The wharf rats rowed an old monomoy surfboat, big and heavy with eight twelve foot oars and a sweep oar to steer with, they were once used to rescue people caught in heavy surf. It looked like a whaleboat. One day when the boat was tied to the wharf, a tourist asked if indeed it was a whaleboat. One of the wharf rats, Shadow, so called because of his dark skin, answered in the affirmative. Then U-boat, who got his nickname from the fact he could not swim, asked the tourist if he had heard of Moby Dick. As the tourist nodded, Shadow looked in the direction of the surfboat and said, “That’s the boat.”

“The one in the movie, or the one in the book?” Asked the tourist.

Lobster traps were baited with Red fish, or what was left of them after Mrs. Morton made her frozen fish sticks. Juicy the bait man would go to the Mrs. Morton Frozen Fish Stick Factory, and buy the Red fish, which had been filleted, leaving only the head, skeleton and tail in tact. The lobsters liked them the same with or without their fleshy sides. Juicy had just dropped off a dozen bushel baskets of the filleted fish. A tourist spotted them and asked what had happened to the fish. “Sharks got ‘em,” answered Light Foot, who could be heard coming from a considerable distance away. “But we don’t have that problem anymore,” piped in Bilow, who was called Bilow for no apparent reason I can remember. “Why?” asked the tourist. “Alligators got the sharks” explained Shadow.

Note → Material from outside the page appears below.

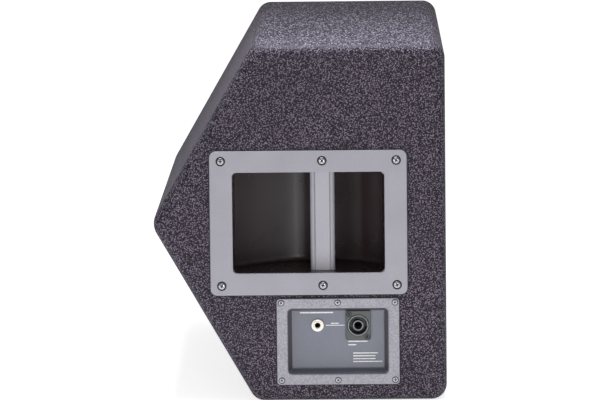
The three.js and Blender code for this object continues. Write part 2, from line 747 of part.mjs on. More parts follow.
function wooferLathe(profile, segments = WOOFER_SEGMENTS) {
  return latheAlongX(profile, segments, WOOFER_Y, AXIS_Z);
}

// Cast frame: mounting ring, open sloping wall, ledge for the spider, and a floor ring that carries the
// motor.
function addBasket() {
  const seat = BAFFLE_FRONT + GAP;
  const shell = wooferLathe([
    [36, MOTOR_SEAT_X],
    [66, MOTOR_SEAT_X],
    [138, -42],
    [138, seat],
    [BASKET_RADIUS, seat],
    [BASKET_RADIUS, seat + 4],
    [135.5, seat + 4],
    [135.5, -40.5],
    [74, -86.5],
    [64.5, -86.5],
    [64.5, -90],
    [60, -97],
    [36, -97],
    [36, MOTOR_SEAT_X],
  ]);
  const windows = Array.from({ length: 6 }, (_, i) => {
    const wedgeCut = box(-80, seat - 8, -26, 26, 60, 170);
    return wedgeCut.rotateX((i * Math.PI) / 3).translate(0, WOOFER_Y, AXIS_Z);
  });
  const terminal = box(-98, -88, WOOFER_Y - 6, WOOFER_Y + 6, AXIS_Z - 84, AXIS_Z - 66);
  add("woofer_basket", join(cut(shell, ...windows), terminal), "cast_frame");
}

// Top plate, ring magnet, back plate and vented pole as one bonded block, with the coil's gap left open.
function addMotor() {
  const face = MOTOR_SEAT_X - GAP;
  const motor = wooferLathe([
    [12, -138],
    [66, -138],
    [70, -134],
    [70, -128],
    [78, -128],
    [78, -108],
    [70, -108],
    [70, face],
    [34.4, face],
    [34.4, -128],
    [30.8, -128],
    [30.8, face],
    [12, face],
    [12, -138],
  ]);
  add("woofer_motor", motor, "motor_steel");
}

function addMovingParts() {
  const cone = wooferLathe([
    [33.4, -79],
    [34.8, -80.2],
    [78, -55],
    [124, -26.6],
    [127, -26.6],
    [127, -25.2],
    [123.6, -25.2],
    [77.2, -53.4],
    [33.4, -79],
  ]);
  add("woofer_cone", cone, "paper_cone");
  const cap = wooferLathe(
    [
      [49, -69.5],
      [50.4, -68.6],
      [44, -61],
      [32, -55],
      [16, -51.6],
      [0, -50.5],
      [0, -51.9],
      [15.6, -53],
      [31.2, -56.3],
      [42.8, -62.2],
      [49, -69.5],
    ],
    24,
  );
  add("dust_cap", cap, "paper_cone");
  const coil = wooferLathe([[32, -118], [33.2, -118], [33.2, -80.4], [32, -80.4], [32, -118]], 28);
  add("voice_coil", coil, "copper_winding");
}

// A half-roll round the cone, from its rim to the frame.
function addSurround() {
  const middle = 132.2;
  const lip = -24.9;
  const arc = (radius, from, to) =>
    Array.from({ length: 5 }, (_, i) => {
      const angle = from + ((to - from) * i) / 4;
      return [middle + radius * Math.cos(angle), lip + 0.1 + radius * 1.1 * Math.sin(angle)];
    });
  const roll = wooferLathe([
    ...[[126, lip], [middle - 4.4, lip]],
    ...arc(4.4, Math.PI, 0),
    ...[[141, lip], [141, lip + 1.1]],
    ...arc(5.4, 0, Math.PI),
    ...[[126, lip + 1.1], [126, lip]],
  ]);
  add("surround", roll, "treated_cloth");
}

// Corrugated disc that centres the coil on the frame's ledge.
function addSpider() {
  const count = 5;
  const wave = (offset) =>
    Array.from({ length: count }, (_, i) => {
      const radius = 40 + (i * 22) / (count - 1);
      return [radius, -86 + offset + (i % 2 ? 2 : 0)];
    });
  const spider = wooferLathe(
    [
      ...[[33.5, -86], ...wave(0)],
      ...[[71, -86.2], [71, -85.2]],
      ...wave(1).reverse(),
      ...[[33.5, -85], [33.5, -86]],
    ],
    24,
  );
  add("spider", spider, "treated_cloth");
}

// ---------------------------------------------------------------- horn and its driver

// A flare's ring at one X: a rounded rectangle at the mouth that becomes a circle at the throat.
function flareRing(share, grow) {
  const halfWidth = THREE.MathUtils.lerp(THROAT_RADIUS, HORN_MOUTH.width / 2, share ** 1.7) + grow;
  const halfHeight = THREE.MathUtils.lerp(THROAT_RADIUS, HORN_MOUTH.height / 2, share ** 1.25) + grow;
  const power = THREE.MathUtils.lerp(1, 0.32, Math.min(1, share * 1.6));
  const segments = 24;
  return Array.from({ length: segments }, (_, i) => {
    const angle = ((i + 0.5) * 2 * Math.PI) / segments;
    const across = Math.sign(Math.cos(angle)) * Math.abs(Math.cos(angle)) ** power;
    const up = Math.sign(Math.sin(angle)) * Math.abs(Math.sin(angle)) ** power;
    return { y: HORN_Y + halfWidth * across, z: AXIS_Z + halfHeight * up };
  });
}

function flare(grow, throatX, mouthX, steps) {
  const rings = Array.from({ length: steps + 1 }, (_, i) => {
    const share = i / steps;
    const x = THREE.MathUtils.lerp(throatX, mouthX, share);
    return flareRing(share, grow).map(({ y, z }) => new THREE.Vector3(x, y, z));
  });
  return loft(rings);
}

function addHorn() {
  const mouthX = BAFFLE_FRONT + 3.2;
  const wall = 2.6;
  const mouthFlange = box(
    BAFFLE_FRONT + GAP,
    mouthX,
    HORN_Y - HORN_FLANGE.width / 2,
    HORN_Y + HORN_FLANGE.width / 2,
    AXIS_Z - HORN_FLANGE.height / 2,
    AXIS_Z + HORN_FLANGE.height / 2,
  );
  const throatFlange = cylinderAlongX(32, THROAT_X, THROAT_X + 5, HORN_Y, AXIS_Z, 24);
  const outer = flare(wall, THROAT_X, mouthX, 6);
  const hollow = join(
    flare(0, THROAT_X, mouthX + 0.01, 6),
    cylinderAlongX(THROAT_RADIUS - 0.2, THROAT_X - 2, THROAT_X + 3, HORN_Y, AXIS_Z, 24),
  );
  add("horn", cut(join(outer, mouthFlange, throatFlange), hollow), "dark_plastic");
}

// Driver housing with a chamber open to the throat, and the small dome that moves in it.
function addCompressionDriver() {
  const face = THROAT_X - GAP;
  const housing = latheAlongX(
    [
      [0, -178],
      [40, -178],
      [45, -174],
      [45, -136],
      [34, face],
      [12.7, face],
      [12.7, -134],
      [27, -138],
      [27, -152],
      [0, -152],
      [0, -178],
    ],
    28,
    HORN_Y,
    AXIS_Z,
  );
  add("compression_driver", housing, "motor_steel");
  const dome = latheAlongX(
    [
      [22, -147],
      [24, -147],
      [24, -146],
      [22, -146],
      [19, -143.6],
      [11, -140.6],
      [0, -139.6],
      [0, -140.4],
      [10.6, -141.4],
      [18.4, -144.4],
      [22, -147],
    ],
    24,
    HORN_Y,
    AXIS_Z,
  );
  add("hf_diaphragm", dome, "diaphragm_metal");
}

function addPorts() {
  ["lower", "upper"].forEach((name, i) => {
    const outside = PORT_RADIUS + PORT_WALL;
    const lip = PORT_RADIUS + 8;
    const front = BAFFLE_FRONT + 3.2;
    const profile = [
      [PORT_RADIUS, PORT_END_X],
      [outside, PORT_END_X],
      [outside, BAFFLE_FRONT + GAP],
      [lip, BAFFLE_FRONT + GAP],
      [lip, front - 1],
      [lip - 1, front],
      [PORT_RADIUS + 3, front],
      [PORT_RADIUS, front - 6],
      [PORT_RADIUS, PORT_END_X],
    ];
    const z = AXIS_Z + (i ? PORT_OFFSET : -PORT_OFFSET);
    add(`port_tube_${name}`, latheAlongX(profile, 28, HORN_Y, z), "dark_plastic");
  });
}

// ---------------------------------------------------------------- crossover and wires

function addCrossover() {
  const { x0, x1, y0, y1, z, thickness } = BOARD_PLATE;
  const top = z + thickness;
  const posts = [x0 + 8, x1 - 8].flatMap((x) =>
    [y0 + 8, y1 - 8].map((y) => box(x - 3, x + 3, y - 3, y + 3, BOARD + GAP, z + 1)),
  );
  add("crossover_board", join(box(x0, x1, y0, y1, z, top), ...posts), "circuit_board");
  const coil = (outer, inner, height) =>
    lathe([[inner, 0], [outer, 0], [outer, height], [inner, height], [inner, 0]], 20).rotateX(Math.PI / 2);
  add("inductor_woofer", coil(21, 9, 24).translate(x0 + 32, y0 + 38, top + GAP), "copper_winding");
  add("inductor_horn", coil(14, 6, 16).translate(x0 + 26, y0 + 88, top + GAP), "copper_winding");
  const capacitor = (radius, length) => cylinderAlongY(radius, 0, length, 0, radius, 14);
  add("capacitor_large", capacitor(9, 40).translate(x1 - 16, y0 + 24, top + GAP), "capacitor_film");
  add("capacitor_small", capacitor(6.5, 30).translate(x1 - 16, y0 + 84, top + GAP), "capacitor_film");
}

function addWires() {
  const radius = 2.5;
  const tabsEnd = DISH_FLOOR_Y + 30 + GAP;
  const boardTop = BOARD_PLATE.z + 4;
  const before = BOARD_PLATE.y0 - GAP;
  const behind = BOARD_PLATE.y1 + GAP;
  const routes = {
    wire_input: [
      [CONNECTOR.x, tabsEnd, CONNECTOR.z],
      [CONNECTOR.x - 1, tabsEnd + 12, CONNECTOR.z - 1],
      [CONNECTOR.x - 4, 78, 62],
      [CONNECTOR.x - 10, 98, 38],
      [CONNECTOR.x - 12, before - 8, boardTop + 1],
      [CONNECTOR.x - 12, before, boardTop],
    ],
    wire_woofer: [
      [-150, behind, boardTop],
      [-150, behind + 10, boardTop + 1],
      [-142, behind + 24, 50],
      [-118, behind - 6, 84],
      [-97, WOOFER_Y + 42, 107],
      [-93, WOOFER_Y + 20, AXIS_Z - 80],
      [-93, WOOFER_Y + 6 + GAP, AXIS_Z - 80],
    ],
    wire_horn: [
      [-112, behind, boardTop],
      [-112, behind + 12, boardTop + 1],
      [-124, 304, 44],
      [-146, BRACE_Y - 6, 80],
      [-152, BRACE_Y + BRACE_THICKNESS + 6, 88],
      [-160, 396, 96],
      [-160, 430, 112],
      [-160, HORN_Y, 130],
      [-160, HORN_Y, AXIS_Z - 45 - GAP],
    ],
  };
  for (const [name, points] of Object.entries(routes)) {
    add(name, tube(points, radius, 22), "wire_jacket");
  }
}

// ---------------------------------------------------------------- pole socket

function addPoleCup() {
  const half = POLE.flange / 2;
  const flangeBox = { x0: POLE.x - half, x1: POLE.x + half, z0: AXIS_Z - half, z1: AXIS_Z + half, radius: 8 };
  const sinks = [
    ...panHolesAlongY(poleScrewPlaces, -PLATE_PROUD - 1, 1),
    ...panSinks(poleScrewPlaces, -PLATE_PROUD - 1, -PLATE_PROUD + PAN.sink),
  ];
  const outside = POLE.bore_radius + POLE.wall;
  const cup = cut(
    join(chamferedPlate(flangeBox), cylinderAlongY(outside, -1, POLE.depth, POLE.x, AXIS_Z, 24)),
    cylinderAlongY(POLE.bore_radius, -PLATE_PROUD - 1, POLE.depth - POLE.wall, POLE.x, AXIS_Z, 24),
    ...sinks,
  );
  add("pole_cup", toGeometry(toSolid(cup).scale([1, -1, 1]).translate([0, LENGTH, 0])), "dark_plastic");
}

// ---------------------------------------------------------------- assembly

addEndPanels();
addBoards();
addBaffle();
addBrace();
addGrille();
addHandle();
addInputPlate();
addConnector();
addJack();
addPlateScrews();
addBasket();
addMotor();
addMovingParts();
addSurround();
addSpider();
addHorn();
addCompressionDriver();
addPorts();
addCrossover();
addWires();
addPoleCup();

// The origin goes to the middle of the base. Rounding takes this much off the rear ridge.
const ridgeLoss = REAR_RIDGE_RADIUS * (1 / Math.cos(Math.PI / 6) - 1);
wedge.position.set(-(RIDGE_X + ridgeLoss) / 2, -LENGTH / 2, 0);

export default wedge;
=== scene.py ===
"""Looks of the stage monitor wedge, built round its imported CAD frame.

Lengths are in millimetres in the cabinet's own axes: X = 0 is the front plane and the cabinet lies at X < 0,
Y = 0 is the outer face of the input end, and Z = 0 is the underside. place() turns them into the row frame's
metres.
"""

import math
import random

import bmesh
import bpy
from mathutils import Matrix, Vector, noise
from mathutils.geometry import tessellate_polygon


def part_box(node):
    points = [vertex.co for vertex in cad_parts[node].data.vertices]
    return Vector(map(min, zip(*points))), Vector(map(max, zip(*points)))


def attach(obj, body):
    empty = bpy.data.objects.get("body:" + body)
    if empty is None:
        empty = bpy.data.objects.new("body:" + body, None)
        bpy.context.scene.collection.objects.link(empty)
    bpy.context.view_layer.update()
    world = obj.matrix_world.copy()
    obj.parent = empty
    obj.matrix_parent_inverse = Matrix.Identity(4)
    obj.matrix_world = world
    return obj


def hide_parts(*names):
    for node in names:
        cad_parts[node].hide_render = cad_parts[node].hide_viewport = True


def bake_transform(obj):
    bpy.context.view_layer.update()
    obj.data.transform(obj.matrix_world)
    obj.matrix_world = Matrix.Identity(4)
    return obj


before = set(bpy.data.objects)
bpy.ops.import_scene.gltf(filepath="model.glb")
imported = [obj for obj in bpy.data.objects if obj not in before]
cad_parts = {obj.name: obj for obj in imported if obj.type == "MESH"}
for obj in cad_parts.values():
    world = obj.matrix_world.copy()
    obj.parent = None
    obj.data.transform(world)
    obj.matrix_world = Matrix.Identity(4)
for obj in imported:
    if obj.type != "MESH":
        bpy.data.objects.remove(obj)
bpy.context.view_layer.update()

# ---------------------------------------------------------------- driving dimensions

MM = 0.001
HEIGHT = 375
LENGTH = 572
NARROW_DEPTH = 200
REAR_LEAN = math.radians(30)
BOARD = 18
LONG_EDGE_RADIUS = 16
REAR_RIDGE_RADIUS = 21
END_ROUNDOVER = 11
SEAM = 0.15  # half of the gap that the CAD leaves between boards, closed here
SUPPORT = 1.0  # a flat strip beside each rounding keeps the big faces flat in shading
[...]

Louie and I met in high school and are still friends to this day. Louie liked making up whoppers and would do so at the drop of a hat. Once we were on an elevator and a man told him he looked familiar. When Louie was younger he looked a lot like Mick Jagger. Without missing a beat he asked the man, “Have you heard of the Rolling Stones?” The man looked at him hard, his eyes squinting. “Ed Sullivan Show,” Louie prompted. The man started shaking his finger at Louie. “Yea, yea, yea,” he stammered. Louie graciously signed an autograph.

After High School Louie joined the Navy. He was a navigator on a nuclear submarine, his boat would make long underwater voyages from New London, Connecticut to Scotland and back. As a result of his long underwater voyages he got long leaves. I asked him if his Navy gig didn’t make him an integral part of society. He thought about this for a while, then burst into a laughter that made his stomach hurt.

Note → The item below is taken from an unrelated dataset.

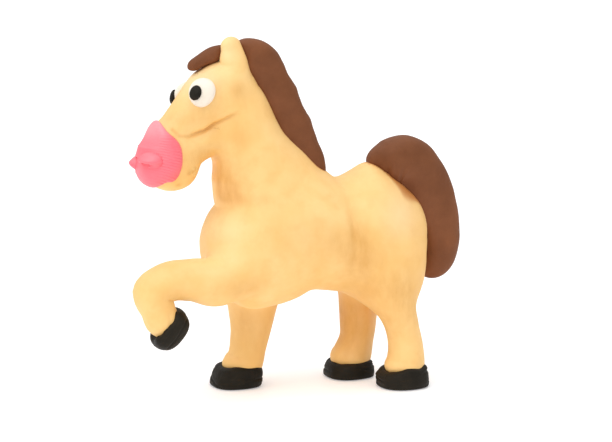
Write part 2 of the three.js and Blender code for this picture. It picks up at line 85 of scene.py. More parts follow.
# The pink muzzle, from the front of the jaw
MUZZLE = [
    (3, 7.5, 0, 0), (3.2, 6.1, 1.5, 3.9), (3.9, 3.1, 4.05, 5.5), (3.85, -0.4, 4.75, 5.9),
    (2.3, -3.2, 3.1, 4.7), (2.1, -5, 0, 0),
]
# The mane: share of the neck's length, out from its crest, up along it, and the two halves
MANE = [
    (0.96, -1.6, 4.4, 0, 0), (0.95, 0.4, 4.4, 2.05, 3), (0.88, 2.75, 1.9, 3, 3.6),
    (0.72, 2.85, 0.8, 2.9, 3.8), (0.52, 1.65, 0.4, 2.9, 3.8), (0.36, -0.5, 0.5, 2.5, 3.6),
    (0.26, -0.5, 1.2, 1.5, 3), (0.2, -0.6, 0.9, 0, 0),
]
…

Louie’s leaves were so long that we often had to remind him he was in the Navy and had to go back. One time no one remembered until the last minute, leaving just enough time to get to the Airport for his flight to New London. My roommates and I tagged along to see if he would make it. The pretty ticket agent at the airport told him his flight was sold out. Without missing a beat Louie asked her if she had ever heard of the Rolling Stones. I doubted she would think that a guy in a Navy uniform trying to get a flight to New London was Mick Jagger.

Louie quickly told the young woman that he just had a few days left in the Navy and not getting back to base on time would delay his getting out. Nothing in her eyes conveyed any sympathy. Louie forged ahead, explaining that he had gone on an audition to be the Rolling Stones new base player and got the job. He had to be back in New York the day after his discharge for his first rehearsal with the Stones in Madison Square Garden. He promised her front row seats and backstage to meet Mick Jagger.

On the way to catch his flight he stared at her telephone number scribbled on his ticket envelope. “Have to do something really nice for her.” I was sure he would, but I didn’t think it would be nice enough to make up for not meeting Mick Jagger.

I told a lie in the Jardín one day by asking a question. I was standing with a group of people—all of whom were talking at the same time and none of whom were saying anything of interest. I asked the guy to my right if he had heard that Monica Lewinski had bought a house on Aldama. I told him I thought people here would be nice to her, that I thought she had probably made a good choice when she decided to move here, and that people wouldn’t hassle her. The blank expression on his face lasted just long enough to make me smile and I immediately lost my credibility. I have always been a terrible liar. Too bad, I’m sure people would still be wondering which house on Aldama Monica lived in.